I wasn't aware that I am not actually using CBOR, albeit I tried to configure the apps to use it. I certainly want to use it, as serialization is the biggest part of what I'm trying to measure. If there is a place where I can see more details on how to actually use CBOR - I will greatly appreciate if you can share the link.

You and @OlegDokuka are right, I am currently measuring especially the serialization and deserialization speed / overhead, as they are the ones which matter the most in our usage scenario. Regarding the number of requests, the remote calls entailed by a microservices architecture and their inherent latency - that is exactly the context for which I am trying to measure the RSocket efficiency, as my intent is to replace the communication mode in a distributed architecture of several (quasi-) microservices. The current communication is done using REST (over HTTP) and my intent is to replace it with RSocket communication, especially because a lot of the business logic entails service-to-service calls with multiple round-trip calls between services. Therefore, I am well aware of the latency added by multiple service-to-service calls and I want to minimize it as much as possible. Please let me know if my understanding of what you said is correct.
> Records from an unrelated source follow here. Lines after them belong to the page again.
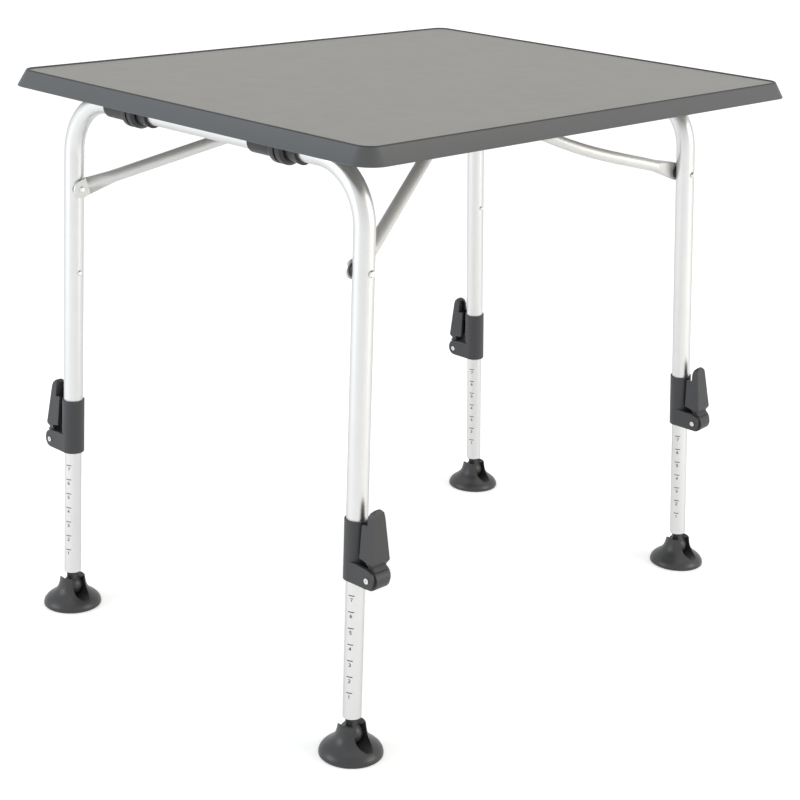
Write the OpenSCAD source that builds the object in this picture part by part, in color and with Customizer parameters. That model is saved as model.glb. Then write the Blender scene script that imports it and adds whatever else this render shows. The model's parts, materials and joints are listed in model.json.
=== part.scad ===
// Folding camping table with two fold-away leg frames, telescopic legs,
// lever clamps and ball-jointed feet. Millimetres, +X long side, +Z up,
// origin on the floor under the middle of the whole table.

/* [Table top] */
// Length of the top edge of the board's frame
top_length = 780; // [600:5:1200]
// Width of the top edge of the board's frame
top_width = 618; // [450:1:800]
// Height of the top above the floor
table_height = 724; // [640:1:760]
// Height of the dark edge
edge_height = 19.5; // [18:0.5:40]
// How far the edge slopes outwards on its way down
edge_flare = 9.8; // [0:0.2:12]
// Corner radius of the edge seen from above
corner_radius = 19; // [12:1:40]
// Width of the edge's lip beside the board
lip_width = 3.4; // [2:0.2:8]
// Thickness of the board
board_thickness = 15.4; // [10:0.2:20]

/* [Leg frames] */
// Outer tube diameter
tube_diameter = 25; // [22:0.5:30]
// Outer tube wall
tube_wall = 1.2; // [1:0.1:2]
// Distance from the top's end to each frame's turning axis
hinge_inset = 48; // [40:1:90]
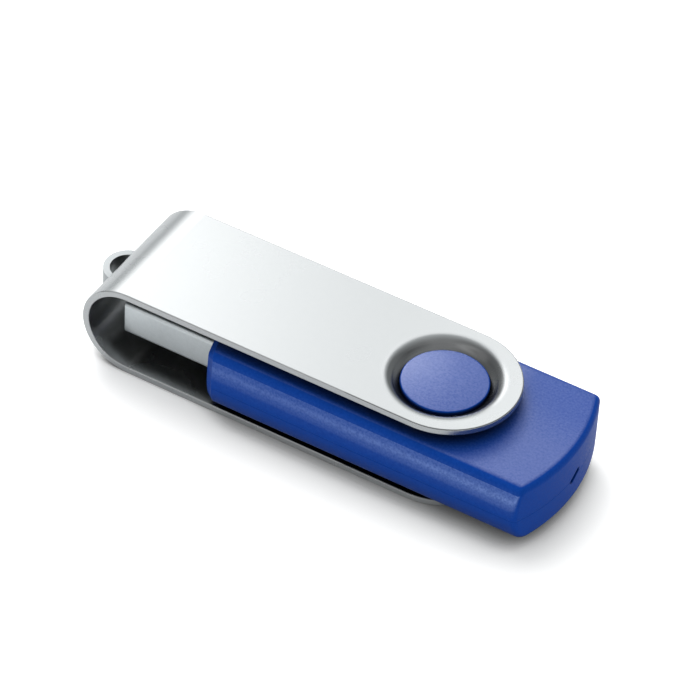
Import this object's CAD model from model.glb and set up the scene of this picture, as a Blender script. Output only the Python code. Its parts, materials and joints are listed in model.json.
"""A stick with a blue plastic shell and a steel plug, held in a folded metal clip.

Metres, +Z up. The stick's length runs along X. The clip's closed end is near
X = 0, with its key loop on the -X side, and the object lies on white paper.
The camera looks down on it from +X, -Y.
"""

import json
import math

import bmesh
import bpy
from mathutils import Matrix, Vector


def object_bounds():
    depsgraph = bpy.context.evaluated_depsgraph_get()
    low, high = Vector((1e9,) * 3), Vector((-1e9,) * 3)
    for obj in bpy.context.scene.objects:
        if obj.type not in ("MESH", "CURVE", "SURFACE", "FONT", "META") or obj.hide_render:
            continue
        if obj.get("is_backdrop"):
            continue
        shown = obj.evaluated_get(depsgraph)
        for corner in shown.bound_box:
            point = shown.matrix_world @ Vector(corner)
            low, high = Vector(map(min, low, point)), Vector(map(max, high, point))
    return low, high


MM = 0.001

# what the lamps point at
TARGET = Vector((0.025, 0.0, 0.0))
CLOSED_END = Vector((0.0, 0.0, 0.0065))
ROUND_END = Vector((0.049, 0.0, 0.0065))
BUTTON = Vector((0.0397, 0.0, 0.0058))

FLOOR_HALF_SIDE = 3.0

CAMERA_LENS = 202.99
CAMERA_SENSOR = 36.0
CAMERA_CLIP = (0.01, 20.0)
CAMERA_PLACE = Vector((185.476, -293.924, 315.733)) * MM
CAMERA_RIGHT = Vector((0.8594334, 0.5093713, 0.0437615))
CAMERA_UP = Vector((-0.3757371, 0.5712689, 0.7297078))
CAMERA_BACK = Vector((0.3466926, -0.6435781, 0.6823573))

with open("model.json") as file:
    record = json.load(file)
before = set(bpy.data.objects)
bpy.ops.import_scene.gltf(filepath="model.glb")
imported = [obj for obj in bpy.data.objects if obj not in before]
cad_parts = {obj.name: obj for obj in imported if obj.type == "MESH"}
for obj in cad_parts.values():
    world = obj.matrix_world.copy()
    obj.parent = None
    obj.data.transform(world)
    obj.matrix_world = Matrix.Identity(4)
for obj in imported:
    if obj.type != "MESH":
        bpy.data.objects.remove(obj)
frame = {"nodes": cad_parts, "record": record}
cad_low, cad_high = (corner.copy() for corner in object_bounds())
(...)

Last but not least - thank you very much for the link to your presentation; I appreciate it and I don't consider it a bad practice, at all. I have seen the presentation (approximately a year ago), I will re-see it now to refresh my reactive processing knowledge. I fully admit that my development focus was more on the RSocket communication and less on the reactive composition of the code. Now that I have 'assembled' a big part of the RSocket communication, encoding and decoding, I will further focus on the reactive composition of the benchmarking code.

Once again - thank you very much for all the provided information, hints and recommendations. Any further recommendations are extremely welcome.

nikitsenka commented 4 years ago

Would be great to see some official Webclient vs RSocket performance comparison report or tests examples which can be used as a good use case for how to use RSocket properly to get real benefits.